Ayah Salman pun bersedih dan takut Salman akan meninggalkan agamanya. Jadi dia mengunci Salman di rumah dan merantai kakinya.
Salman
tak kehabisan akan dan mengirimkan sebuah pesan kepada penganut
Nasrani, meminta mereka mengabarkan jika ada kafilah pedagang yang pergi
ke Suriah. Setelah informasi didapat, Salman pun membuka rantai dan
kabur untuk bergabung dengan rombongan kafilah.
Ketika tiba di
Suriah, dia meminta dikenalkan dengan seorang pendeta di gereja. Dia
berkata: "Saya ingin menjadi seorang Nasrani dan memberikan diri saya
untuk melayani, belajar dari anda, dan salat dengan anda."
Sang
pendeta menyetujui dan Salman pun masuk ke dalam gereja. Namun tak lama
kemudian, Salman menemukan kenyataan bahwa sang pendeta adalah seorang
yang korup. Dia memerintahkan para jemaah untuk bersedekah, namun
ternyata hasil sedekah itu ditimbunnya untuk memperkaya diri sendiri.
Ketika
pendeta itu meninggal dunia dan umat Nasrani berkumpul untuk
menguburkannya, Salman mengatakan bahwa pendeta itu korup dan
menunjukkan bukti-bukti timbunan emas dan perak pada tujuh guci yang
dikumpulkan dari sedekah para jemaah.
Setelah pendeta itu wafat, Salman pun pergi untuk mencari orang saleh lainnya, di Mosul, Nisibis, dan tempat lainnya.
Pendeta
yang terakhir berkata kepadanya bahwa telah datang seorang nabi di
tanah Arab, yang memiliki kejujuran, yang tidak memakan sedekah untuk
dirinya sendiri.
Salman pun pergi ke Arab mengikuti para pedagang
dari Bani Kalb, dengan memberikan uang yang dimilikinya. Para pedagang
itu setuju untuk membawa Salman. Namun ketika mereka tiba di Wadi
al-Qura (tempat antara Suriah dan Madinah), para pedagang itu
mengingkari janji dan menjadikan Salman seorang seorang budak, lalu
menjual dia kepada seorang Yahudi.
Singkat cerita, akhirnya
Salman dapat sampai ke Yatsrib (Madinah) dan bertemu dengan rombongan
yang baru hijrah dari Makkah. Salman dibebaskan dengan uang tebusan yang
dikumpulkan oleh Rasulullah SAW dan selanjutnya mendapat bimbingan
langsung dari beliau.
Betapa gembira hatinya, kenyataan yang
diterimanya jauh melebihi apa yang dicita-citakannya, dari sekadar ingin
bertemu dan berguru menjadi anugerah pengakuan sebagai muslimin di
tengah-tengah kaum Muhajirin dan kaum Anshar yang disatukan sebagai
saudara.
Kisah kepahlawanan Salman yang terkenal adalah karena
idenya membuat parit dalam upaya melindungi kota Madinah dalam Perang
Khandaq. Ketika itu Madinah akan diserang pasukan Quraisy yang mendapat
dukungan dari suku-suku Arab lainnya yang berjumlah 10.000 personel.

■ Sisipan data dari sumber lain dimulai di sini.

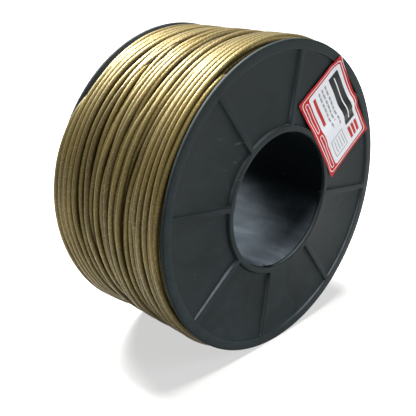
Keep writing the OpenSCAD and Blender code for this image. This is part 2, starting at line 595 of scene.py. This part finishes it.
def makeBackFlange(front):
    pick(front)
    bpy.ops.object.duplicate(linked=False)
    piece = bpy.context.object
    bpy.ops.object.mode_set(mode="EDIT")
    bpy.ops.mesh.select_all(action="SELECT")
    bpy.ops.transform.resize(value=(1, -1, 1), center_override=(0, 0, 0))
    bpy.ops.mesh.flip_normals()
    bpy.ops.object.mode_set(mode="OBJECT")
    smoothShade(piece)
    return piece


frontFlange = makeFrontFlange()
backFlange = makeBackFlange(frontFlange)
finishPiece(frontFlange, "frontFlange", blackPlastic, "front_flange")
finishPiece(backFlange, "backFlange", shadedBackPlastic, "back_flange")
print("flanges", len(frontFlange.data.polygons))


# barrel

barrel = {
    "inner": 47.2 * mm,
    "outer": barrelHigh.x,
    "half": 52.3 * mm,
    "edgeRound": 0.4 * mm,
    "flare": 1.1 * mm,        # each end of the wall opens out by this much
    "flareLength": 3.0 * mm,
    "segments": 128,
    "tabs": 4,
    "tabStart": -12.0,        # degrees from +X
    "tabWidth": 7.5 * mm,
    "tabEnd": barrelHigh.y,
    "tabOuter": reel["boreRadius"] - 0.2 * mm,
    "tabRound": 0.25 * mm,
}


def makeTab(side, degrees):
    # a block at the mouth, bent round the bore and turned to its place
    inner = barrel["inner"]
    length = barrel["tabEnd"] - barrel["half"] + mm
    middle = ((inner + barrel["tabOuter"]) / 2, side * (barrel["tabEnd"] - length / 2), 0)
    clearSelection()
    bpy.ops.mesh.primitive_cube_add(size=1, location=middle,
                                    scale=(barrel["tabOuter"] - inner, length, barrel["tabWidth"]))
    tab = bpy.context.object
    bpy.ops.object.transform_apply(location=True, rotation=False, scale=True)
    bpy.ops.object.mode_set(mode="EDIT")
    bpy.ops.mesh.select_all(action="SELECT")
    bpy.ops.mesh.subdivide(number_cuts=3)
    mesh = bmesh.from_edit_mesh(tab.data)
    for vertex in mesh.verts:
        radius = vertex.co.x
        angle = vertex.co.z / inner + math.radians(degrees)
        vertex.co.x, vertex.co.z = radius * math.cos(angle), radius * math.sin(angle)
    bmesh.update_edit_mesh(tab.data)
    bpy.ops.mesh.normals_make_consistent(inside=False)
    bpy.ops.object.mode_set(mode="OBJECT")
    bevelEdges(tab, barrel["tabRound"], 3, 50)
    smoothShade(tab, 50)
    return tab


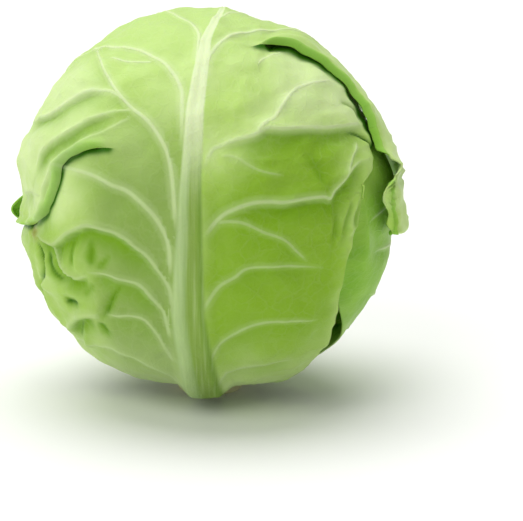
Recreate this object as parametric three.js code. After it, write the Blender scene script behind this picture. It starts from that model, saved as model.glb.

Pemimpin pasukan itu adalah Abu Sufyan. Ancaman juga datang dari dalam
Madinah, di mana penganut Yahudi dari Bani Quradhzah akan mengacau dari
dalam kota.
Rasulullah SAW pun meminta masukan dari
sahabat-sahabatnya bagaimana strategi menghadapi mereka. Setelah
bermusyawarah akhirnya saran Salman Al Farisi atau yang biasa dipanggil
Abu Abdillah diterima. Strategi Salman memang belum pernah dikenal oleh
bangsa Arab pada waktu itu. Namun atas ketajaman pertimbangan Rasulullah
SAW, saran tersebut diterima.
Atas saran Salman itulah perang dengan jumlah pasukan yang tak seimbang dimenangkan kaum Muslimin.
Setelah meninggalnya Nabi Muhammad, Salman dikirim untuk menjadi gubernur di daerah kelahirannya, hingga dia wafat.
Diolah
dari: Wikipedia, The Search for The Truth -by a Man Known as Salman the
Persian karangan Dr Saleh as-Saleh, dan sumber-sumber lainnya. (jri)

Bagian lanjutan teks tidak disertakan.